The Gilpin’s Falls Covered Bridge, that relic from another era, is no stranger to hurricanes and it just endured another one. Tropical storm conditions battered Cecil County over the weekend as Irene passed just off the Maryland Coast. That blast dumped over 7-inches of rain on an already soaked county as wind gusts up to 62-miles-per-hour whipped the area. But by Late Sunday afternoon, the sun emerged, the wind died down, and Cecil started dusting itself off. As people came out to clean up from Irene, the Northeast Creek, the usually quiet stream the aging survivor spans, overflowed its banks so curious crowds stopped to look things over. Small groups huddled near the 1860s bridge observing the swollen, rushing waters and looking over the soaked scene.
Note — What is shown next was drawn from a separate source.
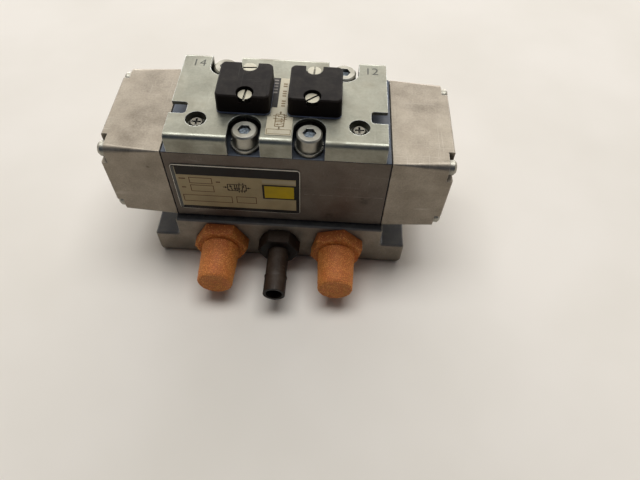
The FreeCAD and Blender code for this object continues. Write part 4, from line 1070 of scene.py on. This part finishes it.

A strong, old hand at weathering these types of storms, the Burr arch wooden bridge came through it in fine shape just as it has for centuries. It was there in October 1954 when Hazel brought hurricane force winds to the state and it survived the likes of Floyd, and Agnes, when those two storms flooded the Eastern Shore. Then there was the Great Labor Day Hurricane deluge of 1935, which swamped northeastern Maryland. There were plenty of others in the 19th century too.
It has survived the test of time and is a local preservation success story as it also endured a storm of another kind. This one involved the county commissioners and editorial writers at the Cecil Whig, arguing against its preservation. Yes, Cecil’s bridge to the past is a definite survivor.